Their minds and words were consistently that way:Because they use the straightforward mind. The Chinese characters ru shi (如是) “that way” refer specifically to the straightforward mind and do not have the same meaning as when they occurred in the opening sentence of the Sutra where ru shi means “thus” in “Thus I have heard.” From the beginning, through the intermediary stages to the end. “The end” refers to wonderful enlightenment, the achievement of Buddhahood. “The beginning” refers to the stage of Dry Wisdom, also called the Vajra Initial Resolve. This is the beginning of a Bodhisavatta cultivating the fifty-five positions. “The intermediary stages” are the long period of cultivation between the stage of Dry Wisdom and the achievement of Buddhahood, through the various stages of Bodhisattvahood – the Ten Faiths, Ten Dwellings, Ten Conducts, Ten Transferences, Four Aiding Conducts, up to the Ten Grounds, then to Equal Enlightenment, and Wonderful Enlightenment. Through all that time the Buddhas of the past were never deviated and used only their straightforward minds. And so they became Buddhas.

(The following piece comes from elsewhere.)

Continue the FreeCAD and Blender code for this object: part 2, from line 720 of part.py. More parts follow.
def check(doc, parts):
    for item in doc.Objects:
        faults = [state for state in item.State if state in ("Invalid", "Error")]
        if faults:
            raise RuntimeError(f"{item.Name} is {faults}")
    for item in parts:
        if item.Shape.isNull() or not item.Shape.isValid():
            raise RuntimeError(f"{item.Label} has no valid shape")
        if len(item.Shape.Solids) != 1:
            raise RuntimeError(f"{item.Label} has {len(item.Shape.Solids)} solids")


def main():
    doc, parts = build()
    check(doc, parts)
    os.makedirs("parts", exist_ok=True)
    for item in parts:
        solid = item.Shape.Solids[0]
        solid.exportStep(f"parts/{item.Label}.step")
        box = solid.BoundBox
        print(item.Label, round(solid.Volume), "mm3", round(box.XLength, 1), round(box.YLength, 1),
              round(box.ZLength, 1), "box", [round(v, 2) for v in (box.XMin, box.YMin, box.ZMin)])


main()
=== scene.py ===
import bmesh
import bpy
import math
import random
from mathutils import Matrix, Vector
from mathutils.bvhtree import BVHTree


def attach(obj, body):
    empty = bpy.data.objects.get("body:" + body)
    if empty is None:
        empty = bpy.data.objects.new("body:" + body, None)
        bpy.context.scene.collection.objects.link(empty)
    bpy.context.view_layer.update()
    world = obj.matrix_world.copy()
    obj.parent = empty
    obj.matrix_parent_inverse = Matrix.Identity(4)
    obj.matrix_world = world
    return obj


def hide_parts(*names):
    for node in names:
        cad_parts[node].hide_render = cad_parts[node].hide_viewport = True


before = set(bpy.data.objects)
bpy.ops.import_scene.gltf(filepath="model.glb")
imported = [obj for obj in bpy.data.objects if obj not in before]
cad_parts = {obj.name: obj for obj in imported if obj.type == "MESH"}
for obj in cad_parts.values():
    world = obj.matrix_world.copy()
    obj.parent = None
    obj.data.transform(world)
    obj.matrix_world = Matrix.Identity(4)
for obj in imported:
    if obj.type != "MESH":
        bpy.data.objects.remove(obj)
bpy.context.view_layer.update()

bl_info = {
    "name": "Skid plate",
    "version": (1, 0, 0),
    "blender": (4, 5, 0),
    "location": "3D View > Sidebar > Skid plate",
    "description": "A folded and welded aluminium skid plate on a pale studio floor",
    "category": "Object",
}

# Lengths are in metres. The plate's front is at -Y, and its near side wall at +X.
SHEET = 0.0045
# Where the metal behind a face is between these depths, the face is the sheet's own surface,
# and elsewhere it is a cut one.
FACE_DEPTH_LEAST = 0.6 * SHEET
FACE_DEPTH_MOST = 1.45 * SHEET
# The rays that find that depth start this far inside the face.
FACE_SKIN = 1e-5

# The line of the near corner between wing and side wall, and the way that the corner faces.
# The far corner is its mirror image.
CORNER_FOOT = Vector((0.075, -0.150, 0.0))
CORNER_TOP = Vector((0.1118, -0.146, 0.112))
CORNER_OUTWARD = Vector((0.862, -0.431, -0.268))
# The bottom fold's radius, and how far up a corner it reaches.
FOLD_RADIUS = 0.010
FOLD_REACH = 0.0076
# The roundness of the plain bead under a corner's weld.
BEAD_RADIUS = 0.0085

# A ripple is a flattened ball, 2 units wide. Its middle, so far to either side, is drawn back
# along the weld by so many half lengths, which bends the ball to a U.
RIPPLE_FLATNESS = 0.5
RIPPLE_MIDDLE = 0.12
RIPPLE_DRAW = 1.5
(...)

The Buddha was concerned that Ananda would not use his straightforward mind to answer the questions, but would answer in round-about ways, making it impossible to arrive at any true principles. So the Buddha first wanted to explain to him clearly that he should give uninhibited answers and not be murky about it. “Now I am speaking essential Dharma-doors for you,” said the Buddha, “I’m explaining how to actually discover your nature, the initial doctrines concerning the realization of Buddhahood, so you can’t be casual or do a lot of modifying when you answer me. You must use your straightforward mind to answer me.”